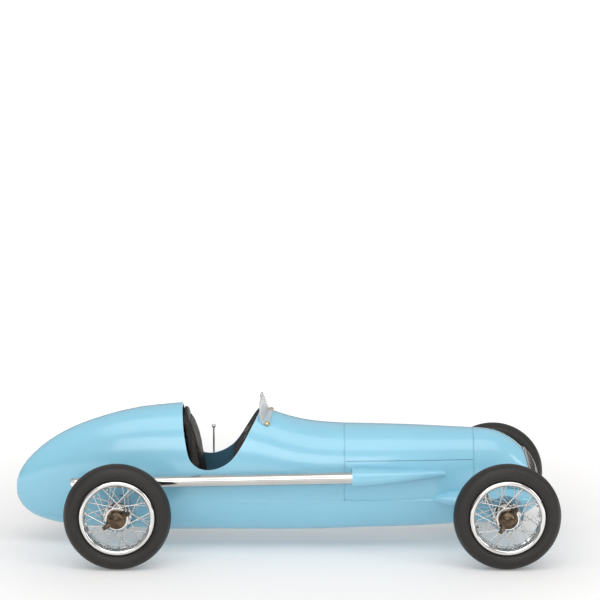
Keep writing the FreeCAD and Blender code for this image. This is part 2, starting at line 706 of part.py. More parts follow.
def drag_link():
    x0 = BOX_SHAFT_X - STEER_ARM
    x1 = FRONT_AXLE_X - STEER_ARM
    link = rod(Vector(x0, 0, TRACK_ROD_Z), Vector(x1, 0, TRACK_ROD_Z), 1.8)
    link = join([link, upright(x0, 0, TRACK_ROD_Z - 2.6, TRACK_ROD_Z + 3, 3.6)])
    link = link.cut(upright(x0, 0, 60, 80, STEER_PIN_R + RUNNING_CLEARANCE))
    return link.cut(track_rod())


# ---- Exhaust ----------------------------------------------------------------------------
def exhaust_pipe():
    tail = PIPE_REAR + (PIPE_REAR - PIPE_FRONT).normalize() * 6
    tail_radius = PIPE_REAR_R - 0.02
    pipe = tapered_rod(PIPE_FRONT, tail, PIPE_FRONT_R, tail_radius)
    pipe = pipe.cut(tapered_rod(PIPE_FRONT, tail, PIPE_FRONT_R - PIPE_WALL, tail_radius - PIPE_WALL))
    slash = Part.makeBox(40, 80, 40, Vector(-40, -40, -20))
    slash.rotate(Vector(0, 0, 0), Vector(0, 0, 1), PIPE_SLASH_DEG)
    slash.translate(PIPE_REAR + Vector(2.5, 0, 0))
    return solids_only(pipe.cut(slash))


def exhaust_fairing():
    """Teardrop cover where the exhaust leaves the bonnet."""
    stations = [(FAIRING_REAR_X, -51.0, 82.8, 8.6), (90, -49.9, 83.0, 7.6), (110, -47.8, 83.3, 6.3),
                (130, -44.4, 83.7, 5.0), (148, -40.6, 84.1, 3.9), (158, -38.4, 84.2, 3.2),
                (165, -36.6, 84.3, 2.2)]
    covers = []
    for shift in (0, 3.5, 7):
        rings = [Part.Wire([Part.makeCircle(radius, Vector(x, y + shift, z), Vector(1, 0, 0))])
                 for x, y, z, radius in stations]
        covers.append(Part.makeLoft(rings, True, False))
    cover = covers[0].multiFuse(covers[1:]).cut(OUTER)
    direction = (PIPE_FRONT - PIPE_REAR).normalize()
    mouth = rod(PIPE_FRONT - direction * 30, PIPE_FRONT + direction * 1.0, PIPE_FRONT_R + 0.2)
    return solids_only(cover.cut(mouth))


def exhaust_bracket():
    x = -60.0
    share = (PIPE_FRONT.x - x) / (PIPE_FRONT.x - PIPE_REAR.x)
    centre = PIPE_FRONT + (PIPE_REAR - PIPE_FRONT) * share
    post = rod(Vector(x, -36, centre.z), Vector(x, centre.y, centre.z), 2.2)
    plate = rod(Vector(x, -36, centre.z), Vector(x, -42.2, centre.z), 5.0)
    bracket = join([post, plate]).cut(OUTER)
    tube = tapered_rod(PIPE_FRONT, PIPE_REAR, PIPE_FRONT_R, PIPE_REAR_R)
    return solids_only(bracket.cut(tube))


# ---- Brake lever ------------------------------------------------------------------------
def lever_bracket():
    plate = rod(Vector(LEVER_X, 34, LEVER_PIVOT_Z), Vector(LEVER_X, 43.2, LEVER_PIVOT_Z), 6.0)
    pin = crosswise(LEVER_X, LEVER_PIVOT_Z, 42, 48.2, 1.5)
    cap = crosswise(LEVER_X, LEVER_PIVOT_Z, 46.8, 48.2, 3.0)
    return solids_only(join([plate, pin, cap]).cut(OUTER))


def brake_lever():
    eye = crosswise(LEVER_X, LEVER_PIVOT_Z, LEVER_Y - 1.4, LEVER_Y + 1.4, 4.0)
    low = Vector(LEVER_X, LEVER_Y, LEVER_PIVOT_Z)
    shaft = tapered_rod(low, Vector(LEVER_X, LEVER_Y, KNOB_Z), 1.4, 0.95)
    bore = crosswise(LEVER_X, LEVER_PIVOT_Z, 40, 50, 1.5 + RUNNING_CLEARANCE)
    return join([eye, shaft]).cut(bore).cut(lever_knob())


def lever_knob():
    return Part.makeSphere(2.3, Vector(LEVER_X, LEVER_Y, KNOB_Z))


# ---- Wheels -----------------------------------------------------------------------------
def revolved(edges):
    """Solid of revolution about the Y axis from a closed outline in the XY plane."""
    return Part.Face(Part.Wire(edges)).revolve(Vector(0, 0, 0), Vector(0, 1, 0), 360)


def at_radius(radius, across):
    """Point of a wheel's outline: distance from the axle, and distance outboard of the middle."""
    return Vector(radius, across, 0)


def tyre():
    shoulder = at_radius(51.3, 8.0)
    bead = at_radius(RIM_R + 0.05, 6.6)
    side = Part.Arc(bead, at_radius(45.5, TYRE_HALF_WIDTH), shoulder).toShape()
    tread = Part.Arc(shoulder, at_radius(TYRE_R, 0), at_radius(51.3, -8.0)).toShape()
    other_bead = at_radius(RIM_R + 0.05, -6.6)
    other_side = Part.Arc(at_radius(51.3, -8.0), at_radius(45.5, -TYRE_HALF_WIDTH), other_bead).toShape()
    base = Part.LineSegment(other_bead, bead).toShape()
    return revolved([side, tread, other_side, base])


def rim():
    """Rim with a rounded bead on each edge and a channel for the spoke heads."""
    low = RIM_R - 2 * RIM_BULGE_R
    flank = RIM_HALF_WIDTH - RIM_BULGE_R
    middle = RIM_R - RIM_BULGE_R
    edges = []
    edges.append(Part.LineSegment(at_radius(RIM_R, -flank), at_radius(RIM_R, flank)).toShape())
    edges.append(Part.Arc(at_radius(RIM_R, flank), at_radius(middle, RIM_HALF_WIDTH),
                          at_radius(low, flank)).toShape())
    channel = [at_radius(low, flank), at_radius(low, 5.0), at_radius(low + 1.6, 4.2),
               at_radius(low + 1.6, -4.2), at_radius(low, -5.0), at_radius(low, -flank)]
    for start, end in zip(channel, channel[1:]):
        edges.append(Part.LineSegment(start, end).toShape())
    edges.append(Part.Arc(at_radius(low, -flank), at_radius(middle, -RIM_HALF_WIDTH),
                          at_radius(RIM_R, -flank)).toShape())
    return revolved(edges)


def spokes():
    """Crossed straight spokes from both hub flanges to the channel of the rim."""
    bars = []
    rim_radius = RIM_R - 2 * RIM_BULGE_R + 2.6
    flanges = [(HUB_INNER_Y + 1.25 - HALF_TRACK, -2.6, 0.0), (HUB_OUTER_Y - 1.25 - HALF_TRACK, 2.6, 9.0)]
    for hub_across, rim_across, shift in flanges:
        hub_radius = 10.6
        for i in range(SPOKES_PER_FLANGE):
            lean = 1 if i % 2 else -1
            start = math.radians(360 / SPOKES_PER_FLANGE * i + shift)
            end = start + math.radians(62) * lean
            layer = 0.8 * lean
            hub_end = Vector(hub_radius * math.cos(end), hub_across + layer, hub_radius * math.sin(end))
            rim_end = Vector(rim_radius * math.cos(start), rim_across + layer,
                             rim_radius * math.sin(start))
            bars.append(rod(hub_end, rim_end, SPOKE_R))
    return Part.makeCompound(bars)


def hub():
    inner = HUB_INNER_Y - HALF_TRACK
    outer = HUB_OUTER_Y - HALF_TRACK
    pieces = [rod(Vector(0, inner, 0), Vector(0, outer, 0), HUB_BARREL_R),
              rod(Vector(0, inner, 0), Vector(0, inner + 2.5, 0), INNER_FLANGE_R),
              rod(Vector(0, outer - 2.5, 0), Vector(0, outer, 0), OUTER_FLANGE_R)]
    bore = rod(Vector(0, inner - 1, 0), Vector(0, outer + 1, 0), STUB_R + RUNNING_CLEARANCE)
    return join(pieces).cut(bore)


def knock_off_nut(ear_angle):
    """Two-eared wheel nut with a domed cap."""
    base = HUB_OUTER_Y + 0.1 - HALF_TRACK
    tip = NUT_TIP_Y - HALF_TRACK
    ring = rod(Vector(0, base, 0), Vector(0, base + 2.6, 0), 9.85)
    barrel = rod(Vector(0, base, 0), Vector(0, base + 6.0, 0), 8.0)
    dome_radius = 11.2
    dome = Part.makeSphere(dome_radius, Vector(0, tip - dome_radius, 0))
    dome = dome.common(rod(Vector(0, base + 3.0, 0), Vector(0, tip + 1, 0), 8.0))
    ears = []
    for turn in (0, 180):
        ear = Part.makeCone(2.9, 1.9, 9.0, Vector(6.6, base + 6.0, 0), Vector(1, 0.18, 0))
        ear = ear.common(box(0, 15.6, base + 3.8, base + 10, -5, 5))
        ear.rotate(Vector(0, 0, 0), Vector(0, 1, 0), turn - ear_angle)
        ears.append(ear)
    nut = join([ring, barrel, dome] + ears)
    bore = rod(Vector(0, base - 1, 0), Vector(0, STUB_END_Y + 0.6 - HALF_TRACK, 0), STUB_R + 0.3)
    return nut.cut(bore)


WHEEL_PLACES = [("front_left", FRONT_AXLE_X, 1, 100.0), ("front_right", FRONT_AXLE_X, -1, 56.0),
                ("rear_left", REAR_AXLE_X, 1, 20.0), ("rear_right", REAR_AXLE_X, -1, 32.0)]


def place_wheel(shape, x, side):
    """Move a wheel part, modelled at the middle of a left wheel, to its corner of the car."""
    placed = shape.copy()
    placed.translate(Vector(x, HALF_TRACK, AXLE_Z))
    return placed if side > 0 else mirror_y(placed)


def save_wheels():
    shared = {"tyre": tyre(), "rim": rim(), "spokes": spokes(), "hub": hub()}
    for corner, x, side, ear_angle in WHEEL_PLACES:
        for part_name, shape in shared.items():
            save(corner + "_" + part_name, place_wheel(shape, x, side))
        save(corner + "_knock_off_nut", place_wheel(knock_off_nut(ear_angle), x, side))


# ---- All nodes --------------------------------------------------------------------------
def save_body():
    save("main_body_shell", main_body_shell())
    save("bonnet_top", bonnet_top())
    save("bonnet_side_left", bonnet_side(1))
    save("bonnet_side_right", bonnet_side(-1))
    save("nose_cowl", nose_cowl())
    save("radiator_grille", radiator_grille())
    save("radiator_core", radiator_core())
    save("axle_fairings", axle_fairings())
    save("belly_pan", belly_pan())
    save("belly_pan_screws", belly_pan_screws())
    save("bonnet_hoops", bonnet_hoops())
    save("exhaust_fairing", exhaust_fairing())
    save("exhaust_pipe", exhaust_pipe())
    save("exhaust_bracket", exhaust_bracket())
    save("windscreen", windscreen())
    save("windscreen_screws", windscreen_screws())


def save_cockpit():
    save("dashboard", dashboard())
    save("gauges", gauges())
    save("seat_back", seat_back())
    save("seat_cushion", seat_cushion())
    save("cockpit_floor", cockpit_floor())
    save("lever_bracket", lever_bracket())
    save("brake_lever", brake_lever())
    save("lever_knob", lever_knob())


def save_chassis():
    save("chassis_rails", chassis_rails())
    save("front_axle_beam", front_axle_beam())
    save("kingpins", kingpins())
    save("rear_axle", rear_axle())
    save("rear_brake_drums", both_sides(brake_drum(REAR_AXLE_X)))
    save("stub_axle_left", stub_axle())
    save("stub_axle_right", mirror_y(stub_axle()))
    save("front_brake_drum_left", brake_drum(FRONT_AXLE_X))
    save("front_brake_drum_right", mirror_y(brake_drum(FRONT_AXLE_X)))
    save("steering_box", steering_box())
    save("drop_arm", drop_arm())
    save("track_rod", track_rod())
    save("drag_link", drag_link())
    save("steering_column", steering_column())
    save("steering_wheel_rim", steering_wheel_rim())
    save("steering_wheel_spider", steering_wheel_spider())


os.makedirs("parts", exist_ok=True)
save_body()
save_cockpit()
save_chassis()
save_wheels()
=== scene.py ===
import math

import bpy
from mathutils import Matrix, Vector, noise


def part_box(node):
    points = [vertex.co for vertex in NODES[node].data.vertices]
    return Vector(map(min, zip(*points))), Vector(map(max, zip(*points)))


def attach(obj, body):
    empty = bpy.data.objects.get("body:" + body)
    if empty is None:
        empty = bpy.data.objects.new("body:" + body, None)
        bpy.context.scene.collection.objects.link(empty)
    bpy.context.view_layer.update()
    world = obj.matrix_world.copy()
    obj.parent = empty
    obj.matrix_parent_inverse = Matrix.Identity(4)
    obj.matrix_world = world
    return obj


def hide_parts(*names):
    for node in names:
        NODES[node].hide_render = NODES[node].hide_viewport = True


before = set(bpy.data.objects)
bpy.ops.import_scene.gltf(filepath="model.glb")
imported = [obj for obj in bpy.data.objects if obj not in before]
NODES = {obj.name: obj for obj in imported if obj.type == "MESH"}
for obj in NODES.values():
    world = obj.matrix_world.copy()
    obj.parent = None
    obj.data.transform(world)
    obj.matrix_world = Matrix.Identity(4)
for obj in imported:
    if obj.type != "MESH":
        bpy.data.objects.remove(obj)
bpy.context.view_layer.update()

CORNERS = ("front_left", "front_right", "rear_left", "rear_right")
MM = 0.001


# ---- Places taken from the frame ---------------------------------------------------------
def middle(node):
    """Middle of a node's box."""
    low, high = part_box(node)
    return (low + high) / 2


WHEEL_R = (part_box("front_right_tyre")[1].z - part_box("front_right_tyre")[0].z) / 2
FRONT_AXLE = middle("front_right_tyre")
REAR_AXLE = middle("rear_right_tyre")
RIM_R = (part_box("front_right_rim")[1].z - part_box("front_right_rim")[0].z) / 2
WAIST_Z = 77 * MM

# The dashboard leans forward by this angle, through this point on its face.
DASH_LEAN = math.radians(31.0)
DASH_POINT = Vector((-38.6, 0, 121.0)) * MM
# Each instrument as (place across, rise up the dashboard, radius), in millimetres.
INSTRUMENTS = ((-15.5, -4.0, 5.0), (0, 2.0, 6.5), (15.5, -4.0, 5.0))

# Spokes in millimetres: how many in each row, and the radii where they meet the hub and the rim.
SPOKES_PER_ROW = 20
SPOKE_HUB_R = 10.6
SPOKE_RIM_R = 32.9
SPOKE_LEAN = math.radians(62)
CHANNEL_PITCH = 9.0 * MM


# ---- Camera, floor and light -------------------------------------------------------------
def camera():
    data = bpy.data.cameras.new("camera")
    data.sensor_width = 36.0
    data.lens = 142.62
    eye = bpy.data.objects.new("camera", data)
    eye.location = (0.01625, -2.4024, 0.6636)
    eye.rotation_euler = (math.radians(80.41), 0, 0)
    bpy.context.scene.collection.objects.link(eye)
    bpy.context.scene.camera = eye


def soft_box(name, place, target, width, height, power):
    """Rectangular studio light that faces a point."""
    data = bpy.data.lights.new(name, "AREA")
    data.shape = "RECTANGLE"
    data.size = width
    data.size_y = height
    data.energy = power
    lamp = bpy.data.objects.new(name, data)
    lamp.location = place
    lamp.rotation_euler = (Vector(target) - Vector(place)).to_track_quat("-Z", "Y").to_euler()
    bpy.context.scene.collection.objects.link(lamp)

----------

Exactly and only the lines from the line that contains "if empty is" through the line that contains "obj.parent = empty" are to be repeated as they stand.

■ THE REPLY
    if empty is None:
        empty = bpy.data.objects.new("body:" + body, None)
        bpy.context.scene.collection.objects.link(empty)
    bpy.context.view_layer.update()
    world = obj.matrix_world.copy()
    obj.parent = empty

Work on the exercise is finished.